--- START Collected data ---

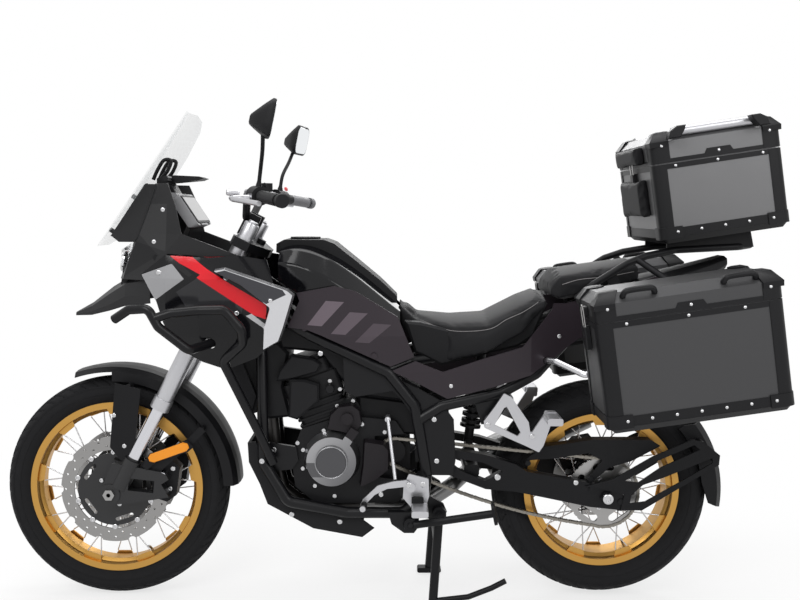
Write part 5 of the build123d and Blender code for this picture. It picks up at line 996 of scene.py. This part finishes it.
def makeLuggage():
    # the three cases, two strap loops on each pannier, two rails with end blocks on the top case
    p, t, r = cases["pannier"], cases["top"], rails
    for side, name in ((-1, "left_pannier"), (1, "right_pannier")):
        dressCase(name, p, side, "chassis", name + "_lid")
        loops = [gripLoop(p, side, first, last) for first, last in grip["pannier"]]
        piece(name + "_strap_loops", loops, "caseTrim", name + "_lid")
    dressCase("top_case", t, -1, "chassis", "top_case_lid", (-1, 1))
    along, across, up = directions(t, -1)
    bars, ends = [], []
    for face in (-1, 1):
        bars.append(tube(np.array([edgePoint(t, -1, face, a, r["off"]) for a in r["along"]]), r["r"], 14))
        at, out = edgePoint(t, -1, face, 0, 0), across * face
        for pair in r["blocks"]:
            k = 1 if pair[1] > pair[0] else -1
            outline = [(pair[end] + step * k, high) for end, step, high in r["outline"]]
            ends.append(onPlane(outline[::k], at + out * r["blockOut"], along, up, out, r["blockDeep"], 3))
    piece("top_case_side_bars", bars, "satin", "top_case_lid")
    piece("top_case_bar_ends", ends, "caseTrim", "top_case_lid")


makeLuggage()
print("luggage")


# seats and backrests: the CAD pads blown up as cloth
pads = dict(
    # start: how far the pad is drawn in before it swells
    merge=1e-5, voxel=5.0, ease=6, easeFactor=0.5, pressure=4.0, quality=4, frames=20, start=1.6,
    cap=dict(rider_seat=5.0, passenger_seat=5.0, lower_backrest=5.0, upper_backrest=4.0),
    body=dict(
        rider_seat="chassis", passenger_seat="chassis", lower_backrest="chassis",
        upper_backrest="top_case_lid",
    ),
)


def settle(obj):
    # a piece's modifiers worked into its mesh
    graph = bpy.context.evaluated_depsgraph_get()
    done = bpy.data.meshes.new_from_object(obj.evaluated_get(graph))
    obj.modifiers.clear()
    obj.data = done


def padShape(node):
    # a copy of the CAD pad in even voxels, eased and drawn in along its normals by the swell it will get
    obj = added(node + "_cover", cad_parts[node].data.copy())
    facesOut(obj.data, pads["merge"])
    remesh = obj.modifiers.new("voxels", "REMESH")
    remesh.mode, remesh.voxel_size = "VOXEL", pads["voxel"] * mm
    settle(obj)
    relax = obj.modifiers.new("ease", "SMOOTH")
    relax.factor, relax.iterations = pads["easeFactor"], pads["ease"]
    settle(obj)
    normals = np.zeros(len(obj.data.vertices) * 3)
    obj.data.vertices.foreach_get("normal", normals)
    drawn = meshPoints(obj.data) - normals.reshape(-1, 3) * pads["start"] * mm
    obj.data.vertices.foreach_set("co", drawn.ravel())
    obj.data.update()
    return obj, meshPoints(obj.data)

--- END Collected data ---

• Exercise prompt: Print back all the lines verbatim.

• Solved problem:
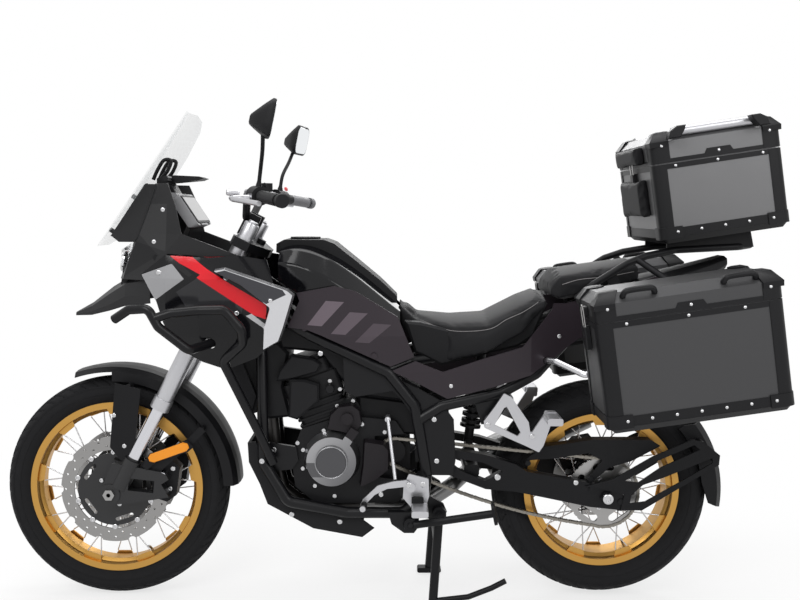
Write part 5 of the build123d and Blender code for this picture. It picks up at line 996 of scene.py. This part finishes it.
def makeLuggage():
    # the three cases, two strap loops on each pannier, two rails with end blocks on the top case
    p, t, r = cases["pannier"], cases["top"], rails
    for side, name in ((-1, "left_pannier"), (1, "right_pannier")):
        dressCase(name, p, side, "chassis", name + "_lid")
        loops = [gripLoop(p, side, first, last) for first, last in grip["pannier"]]
        piece(name + "_strap_loops", loops, "caseTrim", name + "_lid")
    dressCase("top_case", t, -1, "chassis", "top_case_lid", (-1, 1))
    along, across, up = directions(t, -1)
    bars, ends = [], []
    for face in (-1, 1):
        bars.append(tube(np.array([edgePoint(t, -1, face, a, r["off"]) for a in r["along"]]), r["r"], 14))
        at, out = edgePoint(t, -1, face, 0, 0), across * face
        for pair in r["blocks"]:
            k = 1 if pair[1] > pair[0] else -1
            outline = [(pair[end] + step * k, high) for end, step, high in r["outline"]]
            ends.append(onPlane(outline[::k], at + out * r["blockOut"], along, up, out, r["blockDeep"], 3))
    piece("top_case_side_bars", bars, "satin", "top_case_lid")
    piece("top_case_bar_ends", ends, "caseTrim", "top_case_lid")


makeLuggage()
print("luggage")


# seats and backrests: the CAD pads blown up as cloth
pads = dict(
    # start: how far the pad is drawn in before it swells
    merge=1e-5, voxel=5.0, ease=6, easeFactor=0.5, pressure=4.0, quality=4, frames=20, start=1.6,
    cap=dict(rider_seat=5.0, passenger_seat=5.0, lower_backrest=5.0, upper_backrest=4.0),
    body=dict(
        rider_seat="chassis", passenger_seat="chassis", lower_backrest="chassis",
        upper_backrest="top_case_lid",
    ),
)


def settle(obj):
    # a piece's modifiers worked into its mesh
    graph = bpy.context.evaluated_depsgraph_get()
    done = bpy.data.meshes.new_from_object(obj.evaluated_get(graph))
    obj.modifiers.clear()
    obj.data = done


def padShape(node):
    # a copy of the CAD pad in even voxels, eased and drawn in along its normals by the swell it will get
    obj = added(node + "_cover", cad_parts[node].data.copy())
    facesOut(obj.data, pads["merge"])
    remesh = obj.modifiers.new("voxels", "REMESH")
    remesh.mode, remesh.voxel_size = "VOXEL", pads["voxel"] * mm
    settle(obj)
    relax = obj.modifiers.new("ease", "SMOOTH")
    relax.factor, relax.iterations = pads["easeFactor"], pads["ease"]
    settle(obj)
    normals = np.zeros(len(obj.data.vertices) * 3)
    obj.data.vertices.foreach_get("normal", normals)
    drawn = meshPoints(obj.data) - normals.reshape(-1, 3) * pads["start"] * mm
    obj.data.vertices.foreach_set("co", drawn.ravel())
    obj.data.update()
    return obj, meshPoints(obj.data)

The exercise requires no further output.